Sections 5-4 & 5-5: Factoring Special Products and Solving Quadratic Equations

Welcome to the notes for our January 23rd, 2018 class! Today, we're focusing on Sections 5-4 and 5-5, which cover factoring special products and different techniques for solving quadratic equations. Let's break down the key concepts.

Section 5-4: Factoring Special Products

In this section, we learn how to recognize and factor special product patterns.

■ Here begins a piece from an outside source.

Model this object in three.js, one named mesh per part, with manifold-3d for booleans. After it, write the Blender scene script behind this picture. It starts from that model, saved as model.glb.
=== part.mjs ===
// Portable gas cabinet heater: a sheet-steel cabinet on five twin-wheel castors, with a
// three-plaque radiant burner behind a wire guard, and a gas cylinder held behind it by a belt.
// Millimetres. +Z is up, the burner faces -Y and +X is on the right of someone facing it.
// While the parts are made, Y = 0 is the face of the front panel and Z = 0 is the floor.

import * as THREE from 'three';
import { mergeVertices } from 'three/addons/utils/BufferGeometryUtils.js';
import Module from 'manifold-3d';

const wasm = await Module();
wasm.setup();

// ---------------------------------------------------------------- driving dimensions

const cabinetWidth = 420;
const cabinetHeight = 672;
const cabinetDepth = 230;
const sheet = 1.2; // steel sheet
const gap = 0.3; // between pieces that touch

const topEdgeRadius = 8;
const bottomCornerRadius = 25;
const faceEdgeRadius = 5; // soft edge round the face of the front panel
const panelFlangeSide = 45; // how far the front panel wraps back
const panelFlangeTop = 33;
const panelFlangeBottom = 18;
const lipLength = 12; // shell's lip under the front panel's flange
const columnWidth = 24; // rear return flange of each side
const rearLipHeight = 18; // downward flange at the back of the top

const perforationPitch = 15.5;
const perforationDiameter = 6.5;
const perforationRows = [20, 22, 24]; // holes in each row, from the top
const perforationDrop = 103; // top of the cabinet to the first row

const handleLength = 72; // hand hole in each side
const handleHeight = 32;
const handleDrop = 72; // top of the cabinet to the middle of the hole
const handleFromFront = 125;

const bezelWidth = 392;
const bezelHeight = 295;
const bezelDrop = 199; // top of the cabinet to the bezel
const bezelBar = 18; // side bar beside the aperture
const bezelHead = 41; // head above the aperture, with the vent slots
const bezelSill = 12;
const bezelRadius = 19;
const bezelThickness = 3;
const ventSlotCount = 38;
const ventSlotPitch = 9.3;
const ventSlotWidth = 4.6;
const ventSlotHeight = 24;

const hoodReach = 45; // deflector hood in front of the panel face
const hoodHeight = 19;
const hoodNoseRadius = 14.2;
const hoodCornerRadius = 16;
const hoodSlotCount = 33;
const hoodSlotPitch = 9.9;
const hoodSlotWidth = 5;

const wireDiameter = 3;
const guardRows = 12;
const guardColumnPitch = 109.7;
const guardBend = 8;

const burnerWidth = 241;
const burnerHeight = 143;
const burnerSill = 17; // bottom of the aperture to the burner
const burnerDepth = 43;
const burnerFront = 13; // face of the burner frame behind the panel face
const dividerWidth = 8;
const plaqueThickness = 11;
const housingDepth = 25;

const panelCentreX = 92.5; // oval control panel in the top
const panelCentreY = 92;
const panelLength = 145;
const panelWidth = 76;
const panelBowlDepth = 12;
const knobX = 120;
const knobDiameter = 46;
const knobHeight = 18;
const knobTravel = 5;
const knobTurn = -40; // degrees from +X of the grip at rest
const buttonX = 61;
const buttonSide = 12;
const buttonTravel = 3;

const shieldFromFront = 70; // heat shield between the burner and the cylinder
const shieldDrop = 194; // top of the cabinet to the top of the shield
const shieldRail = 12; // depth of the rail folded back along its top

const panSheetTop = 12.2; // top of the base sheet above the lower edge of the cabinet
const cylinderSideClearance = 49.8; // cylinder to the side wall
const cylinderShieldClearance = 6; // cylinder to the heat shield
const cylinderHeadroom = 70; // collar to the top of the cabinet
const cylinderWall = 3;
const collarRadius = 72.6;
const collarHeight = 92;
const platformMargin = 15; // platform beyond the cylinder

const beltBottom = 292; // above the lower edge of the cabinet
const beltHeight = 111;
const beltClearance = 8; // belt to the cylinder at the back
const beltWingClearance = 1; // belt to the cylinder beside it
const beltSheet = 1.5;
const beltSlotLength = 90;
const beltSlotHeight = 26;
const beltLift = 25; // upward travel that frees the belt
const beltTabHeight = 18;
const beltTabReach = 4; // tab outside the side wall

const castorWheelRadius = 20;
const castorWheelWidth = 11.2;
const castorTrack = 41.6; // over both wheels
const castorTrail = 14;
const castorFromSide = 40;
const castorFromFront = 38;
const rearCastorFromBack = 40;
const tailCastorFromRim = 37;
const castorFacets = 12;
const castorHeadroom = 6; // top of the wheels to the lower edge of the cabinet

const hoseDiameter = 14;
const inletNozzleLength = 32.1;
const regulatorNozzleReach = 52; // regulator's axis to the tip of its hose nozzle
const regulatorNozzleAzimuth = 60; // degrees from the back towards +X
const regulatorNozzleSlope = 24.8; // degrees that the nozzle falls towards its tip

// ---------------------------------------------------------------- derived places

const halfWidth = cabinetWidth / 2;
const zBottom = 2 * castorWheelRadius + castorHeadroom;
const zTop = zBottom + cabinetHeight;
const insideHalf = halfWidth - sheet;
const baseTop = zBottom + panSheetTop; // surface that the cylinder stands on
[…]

Mastering these patterns will significantly speed up your factoring abilities.

Key Patterns:

  • Difference of Squares: $a^2 - b^2 = (a + b)(a - b)$
  • Perfect Square Trinomials:
    • $a^2 + 2ab + b^2 = (a + b)^2$
    • $a^2 - 2ab + b^2 = (a - b)^2$

Example: Factor $x^2 - 9$

Solution: Recognizing this as a difference of squares, where $a = x$ and $b = 3$, we have:

$$x^2 - 9 = (x + 3)(x - 3)$$

Example: Factor $4x^2 + 12x + 9$

Solution: Recognizing this as a perfect square trinomial, where $a = 2x$ and $b = 3$, we have:

$$4x^2 + 12x + 9 = (2x + 3)^2$$

Practice identifying these patterns! The more you work with them, the easier they become.

Section 5-5: Solving Quadratic Equations by Factoring

Now, let's use our factoring skills to solve quadratic equations. A quadratic equation is an equation of the form:

$$ax^2 + bx + c = 0$$

where $a$, $b$, and $c$ are constants, and $a \neq 0$.

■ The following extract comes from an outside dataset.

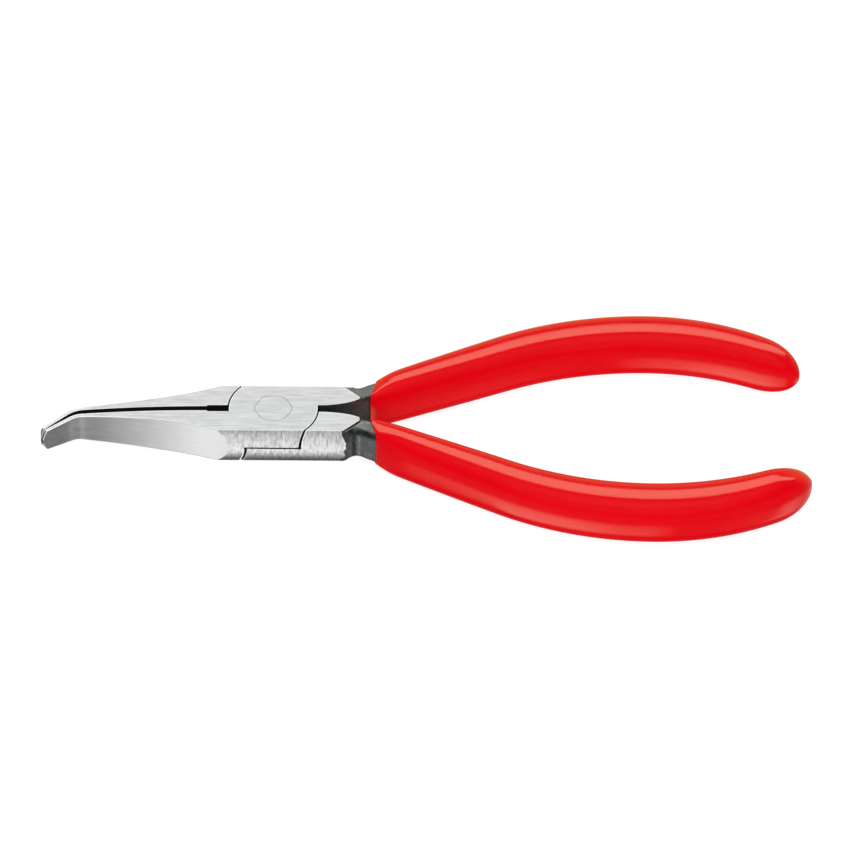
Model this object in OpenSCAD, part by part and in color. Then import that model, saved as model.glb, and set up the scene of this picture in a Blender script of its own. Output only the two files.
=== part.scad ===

The Zero Product Property:

This is a fundamental property we use to solve quadratic equations by factoring. It states that if the product of two factors is zero, then at least one of the factors must be zero.

In other words, if $AB = 0$, then $A = 0$ or $B = 0$ (or both).

Steps to Solve by Factoring:

  1. Set the equation equal to zero.
  2. Factor the quadratic expression.
  3. Apply the Zero Product Property: Set each factor equal to zero.
  4. Solve each resulting equation.
  5. Check your solutions in the original equation.

Example: Solve $x^2 - 5x + 6 = 0$

  1. The equation is already set to zero.
  2. Factor the quadratic: $x^2 - 5x + 6 = (x - 2)(x - 3)$
  3. Apply the Zero Product Property:
    • $x - 2 = 0$ or $x - 3 = 0$
  4. Solve each equation:
    • $x = 2$ or $x = 3$

Therefore, the solutions are $x = 2$ and $x = 3$.

Important Considerations:

  • Always check for a greatest common factor (GCF) before attempting other factoring methods.
  • Not all quadratic equations can be factored easily. In those cases, we'll learn other methods like the quadratic formula later on.

Keep practicing, and you'll become a factoring pro! Remember to review the PowerPoint notes for more examples and explanations. Good luck with your studies!